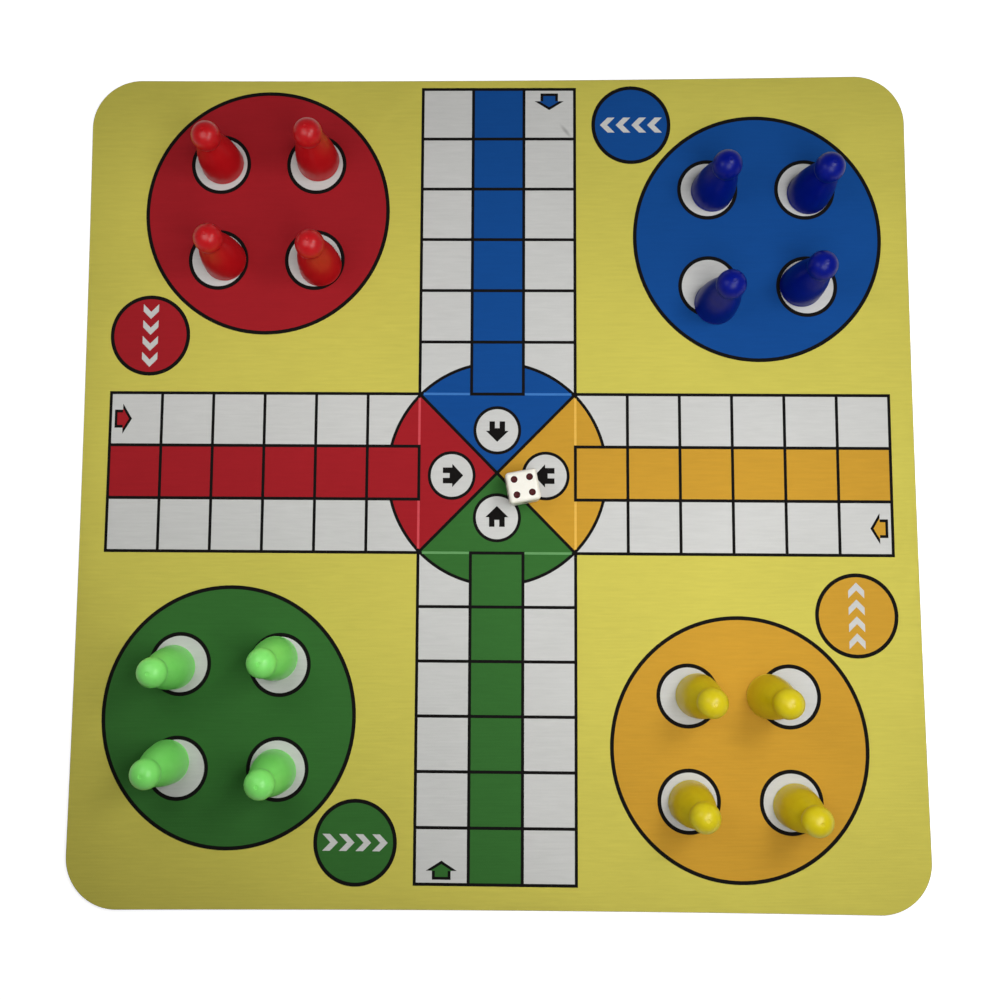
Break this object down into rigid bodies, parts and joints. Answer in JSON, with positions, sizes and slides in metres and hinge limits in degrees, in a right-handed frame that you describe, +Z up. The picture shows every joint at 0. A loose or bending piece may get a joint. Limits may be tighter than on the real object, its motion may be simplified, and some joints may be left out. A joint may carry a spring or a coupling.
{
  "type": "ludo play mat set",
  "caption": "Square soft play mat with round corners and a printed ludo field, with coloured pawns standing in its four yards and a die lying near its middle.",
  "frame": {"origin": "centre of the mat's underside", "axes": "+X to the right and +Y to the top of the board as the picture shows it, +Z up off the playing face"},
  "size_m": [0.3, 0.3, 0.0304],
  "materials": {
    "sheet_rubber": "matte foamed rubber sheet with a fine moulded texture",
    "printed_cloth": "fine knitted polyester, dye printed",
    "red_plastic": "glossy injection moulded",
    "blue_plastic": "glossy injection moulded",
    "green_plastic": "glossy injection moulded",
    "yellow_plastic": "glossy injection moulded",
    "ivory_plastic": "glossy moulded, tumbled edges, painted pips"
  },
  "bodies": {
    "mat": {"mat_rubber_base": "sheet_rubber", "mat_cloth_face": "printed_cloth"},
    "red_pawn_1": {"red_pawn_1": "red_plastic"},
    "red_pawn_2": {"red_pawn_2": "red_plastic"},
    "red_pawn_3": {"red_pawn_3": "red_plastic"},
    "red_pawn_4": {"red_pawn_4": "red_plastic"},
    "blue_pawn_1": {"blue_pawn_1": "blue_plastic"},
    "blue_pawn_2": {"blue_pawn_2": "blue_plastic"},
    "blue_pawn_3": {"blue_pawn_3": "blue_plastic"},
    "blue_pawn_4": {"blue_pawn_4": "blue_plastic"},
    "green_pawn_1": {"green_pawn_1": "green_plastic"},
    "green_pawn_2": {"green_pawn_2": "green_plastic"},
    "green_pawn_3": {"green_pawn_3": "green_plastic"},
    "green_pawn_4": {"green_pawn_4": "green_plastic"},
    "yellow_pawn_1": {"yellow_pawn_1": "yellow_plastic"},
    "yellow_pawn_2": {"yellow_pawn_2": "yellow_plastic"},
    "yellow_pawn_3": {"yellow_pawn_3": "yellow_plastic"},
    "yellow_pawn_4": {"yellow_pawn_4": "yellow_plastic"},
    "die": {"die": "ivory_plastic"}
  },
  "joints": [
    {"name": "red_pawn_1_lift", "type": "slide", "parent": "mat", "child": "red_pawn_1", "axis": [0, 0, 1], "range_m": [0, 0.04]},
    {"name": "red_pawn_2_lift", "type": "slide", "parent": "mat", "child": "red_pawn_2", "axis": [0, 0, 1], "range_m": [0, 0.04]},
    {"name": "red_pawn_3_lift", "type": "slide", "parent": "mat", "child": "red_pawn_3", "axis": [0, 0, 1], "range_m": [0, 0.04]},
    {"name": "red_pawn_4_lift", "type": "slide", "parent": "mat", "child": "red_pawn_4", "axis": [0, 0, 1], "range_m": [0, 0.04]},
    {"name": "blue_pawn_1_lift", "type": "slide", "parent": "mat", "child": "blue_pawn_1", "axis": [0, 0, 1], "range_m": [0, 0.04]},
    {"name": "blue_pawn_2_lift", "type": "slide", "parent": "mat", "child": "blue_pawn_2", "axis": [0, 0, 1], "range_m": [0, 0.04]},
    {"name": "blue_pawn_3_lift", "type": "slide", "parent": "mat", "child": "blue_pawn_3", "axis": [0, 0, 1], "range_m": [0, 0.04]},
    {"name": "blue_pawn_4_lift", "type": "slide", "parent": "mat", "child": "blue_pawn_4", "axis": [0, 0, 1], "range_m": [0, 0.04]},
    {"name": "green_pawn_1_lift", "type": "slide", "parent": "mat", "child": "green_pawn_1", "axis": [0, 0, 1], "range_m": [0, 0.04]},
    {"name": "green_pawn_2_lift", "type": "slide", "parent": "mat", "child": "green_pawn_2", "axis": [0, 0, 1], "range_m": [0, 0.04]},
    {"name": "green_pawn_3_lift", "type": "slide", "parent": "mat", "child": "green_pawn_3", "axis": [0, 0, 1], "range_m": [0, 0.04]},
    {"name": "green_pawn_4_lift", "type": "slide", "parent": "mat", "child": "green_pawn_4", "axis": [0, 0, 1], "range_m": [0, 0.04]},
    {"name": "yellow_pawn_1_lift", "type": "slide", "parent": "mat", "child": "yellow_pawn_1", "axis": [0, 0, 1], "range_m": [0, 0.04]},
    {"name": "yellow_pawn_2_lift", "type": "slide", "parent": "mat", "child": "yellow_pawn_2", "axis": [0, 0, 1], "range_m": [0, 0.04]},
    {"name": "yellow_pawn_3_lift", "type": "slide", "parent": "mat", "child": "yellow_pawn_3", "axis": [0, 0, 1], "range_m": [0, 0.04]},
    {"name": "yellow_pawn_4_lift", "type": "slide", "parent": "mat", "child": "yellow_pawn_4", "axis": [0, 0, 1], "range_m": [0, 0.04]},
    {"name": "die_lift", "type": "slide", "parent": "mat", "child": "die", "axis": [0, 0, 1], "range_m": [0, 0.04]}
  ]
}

+ + + +

Objective
Print the material once more, exactly.

The solution
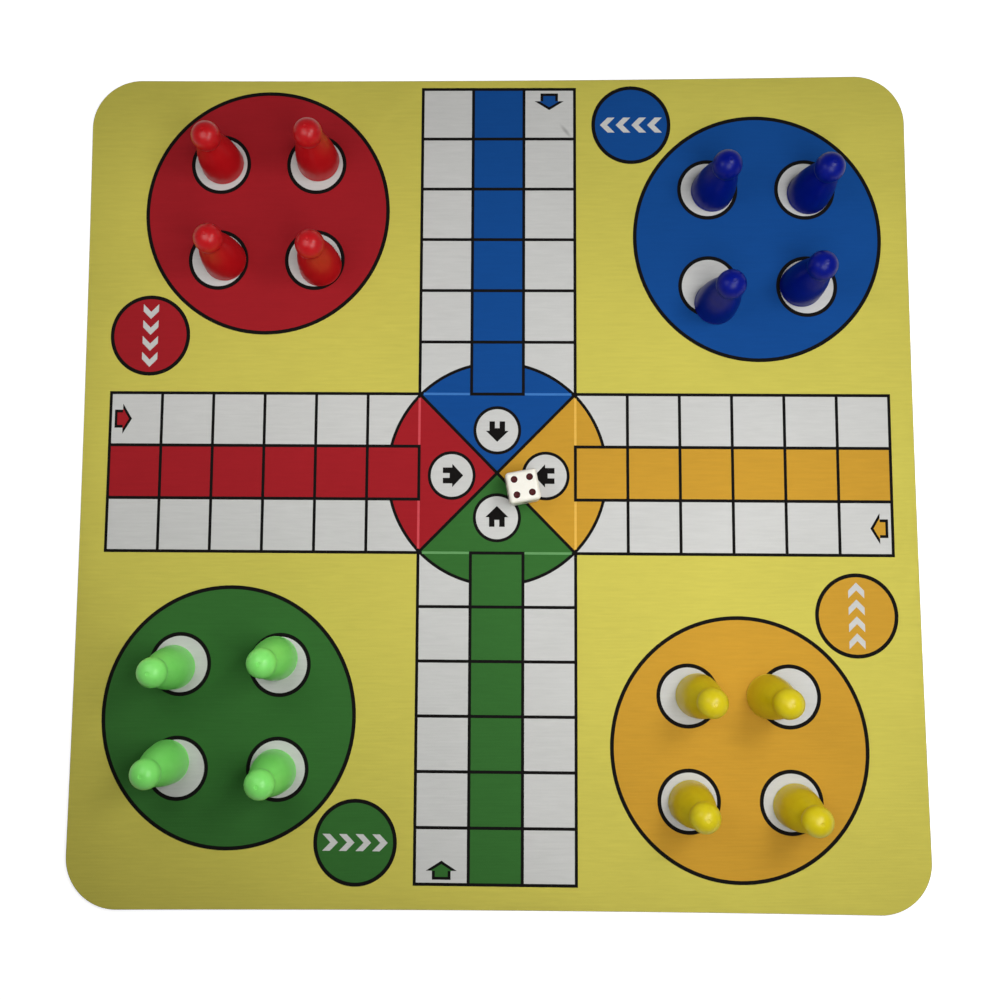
Break this object down into rigid bodies, parts and joints. Answer in JSON, with positions, sizes and slides in metres and hinge limits in degrees, in a right-handed frame that you describe, +Z up. The picture shows every joint at 0. A loose or bending piece may get a joint. Limits may be tighter than on the real object, its motion may be simplified, and some joints may be left out. A joint may carry a spring or a coupling.
{
  "type": "ludo play mat set",
  "caption": "Square soft play mat with round corners and a printed ludo field, with coloured pawns standing in its four yards and a die lying near its middle.",
  "frame": {"origin": "centre of the mat's underside", "axes": "+X to the right and +Y to the top of the board as the picture shows it, +Z up off the playing face"},
  "size_m": [0.3, 0.3, 0.0304],
  "materials": {
    "sheet_rubber": "matte foamed rubber sheet with a fine moulded texture",
    "printed_cloth": "fine knitted polyester, dye printed",
    "red_plastic": "glossy injection moulded",
    "blue_plastic": "glossy injection moulded",
    "green_plastic": "glossy injection moulded",
    "yellow_plastic": "glossy injection moulded",
    "ivory_plastic": "glossy moulded, tumbled edges, painted pips"
  },
  "bodies": {
    "mat": {"mat_rubber_base": "sheet_rubber", "mat_cloth_face": "printed_cloth"},
    "red_pawn_1": {"red_pawn_1": "red_plastic"},
    "red_pawn_2": {"red_pawn_2": "red_plastic"},
    "red_pawn_3": {"red_pawn_3": "red_plastic"},
    "red_pawn_4": {"red_pawn_4": "red_plastic"},
    "blue_pawn_1": {"blue_pawn_1": "blue_plastic"},
    "blue_pawn_2": {"blue_pawn_2": "blue_plastic"},
    "blue_pawn_3": {"blue_pawn_3": "blue_plastic"},
    "blue_pawn_4": {"blue_pawn_4": "blue_plastic"},
    "green_pawn_1": {"green_pawn_1": "green_plastic"},
    "green_pawn_2": {"green_pawn_2": "green_plastic"},
    "green_pawn_3": {"green_pawn_3": "green_plastic"},
    "green_pawn_4": {"green_pawn_4": "green_plastic"},
    "yellow_pawn_1": {"yellow_pawn_1": "yellow_plastic"},
    "yellow_pawn_2": {"yellow_pawn_2": "yellow_plastic"},
    "yellow_pawn_3": {"yellow_pawn_3": "yellow_plastic"},
    "yellow_pawn_4": {"yellow_pawn_4": "yellow_plastic"},
    "die": {"die": "ivory_plastic"}
  },
  "joints": [
    {"name": "red_pawn_1_lift", "type": "slide", "parent": "mat", "child": "red_pawn_1", "axis": [0, 0, 1], "range_m": [0, 0.04]},
    {"name": "red_pawn_2_lift", "type": "slide", "parent": "mat", "child": "red_pawn_2", "axis": [0, 0, 1], "range_m": [0, 0.04]},
    {"name": "red_pawn_3_lift", "type": "slide", "parent": "mat", "child": "red_pawn_3", "axis": [0, 0, 1], "range_m": [0, 0.04]},
    {"name": "red_pawn_4_lift", "type": "slide", "parent": "mat", "child": "red_pawn_4", "axis": [0, 0, 1], "range_m": [0, 0.04]},
    {"name": "blue_pawn_1_lift", "type": "slide", "parent": "mat", "child": "blue_pawn_1", "axis": [0, 0, 1], "range_m": [0, 0.04]},
    {"name": "blue_pawn_2_lift", "type": "slide", "parent": "mat", "child": "blue_pawn_2", "axis": [0, 0, 1], "range_m": [0, 0.04]},
    {"name": "blue_pawn_3_lift", "type": "slide", "parent": "mat", "child": "blue_pawn_3", "axis": [0, 0, 1], "range_m": [0, 0.04]},
    {"name": "blue_pawn_4_lift", "type": "slide", "parent": "mat", "child": "blue_pawn_4", "axis": [0, 0, 1], "range_m": [0, 0.04]},
    {"name": "green_pawn_1_lift", "type": "slide", "parent": "mat", "child": "green_pawn_1", "axis": [0, 0, 1], "range_m": [0, 0.04]},
    {"name": "green_pawn_2_lift", "type": "slide", "parent": "mat", "child": "green_pawn_2", "axis": [0, 0, 1], "range_m": [0, 0.04]},
    {"name": "green_pawn_3_lift", "type": "slide", "parent": "mat", "child": "green_pawn_3", "axis": [0, 0, 1], "range_m": [0, 0.04]},
    {"name": "green_pawn_4_lift", "type": "slide", "parent": "mat", "child": "green_pawn_4", "axis": [0, 0, 1], "range_m": [0, 0.04]},
    {"name": "yellow_pawn_1_lift", "type": "slide", "parent": "mat", "child": "yellow_pawn_1", "axis": [0, 0, 1], "range_m": [0, 0.04]},
    {"name": "yellow_pawn_2_lift", "type": "slide", "parent": "mat", "child": "yellow_pawn_2", "axis": [0, 0, 1], "range_m": [0, 0.04]},
    {"name": "yellow_pawn_3_lift", "type": "slide", "parent": "mat", "child": "yellow_pawn_3", "axis": [0, 0, 1], "range_m": [0, 0.04]},
    {"name": "yellow_pawn_4_lift", "type": "slide", "parent": "mat", "child": "yellow_pawn_4", "axis": [0, 0, 1], "range_m": [0, 0.04]},
    {"name": "die_lift", "type": "slide", "parent": "mat", "child": "die", "axis": [0, 0, 1], "range_m": [0, 0.04]}
  ]
}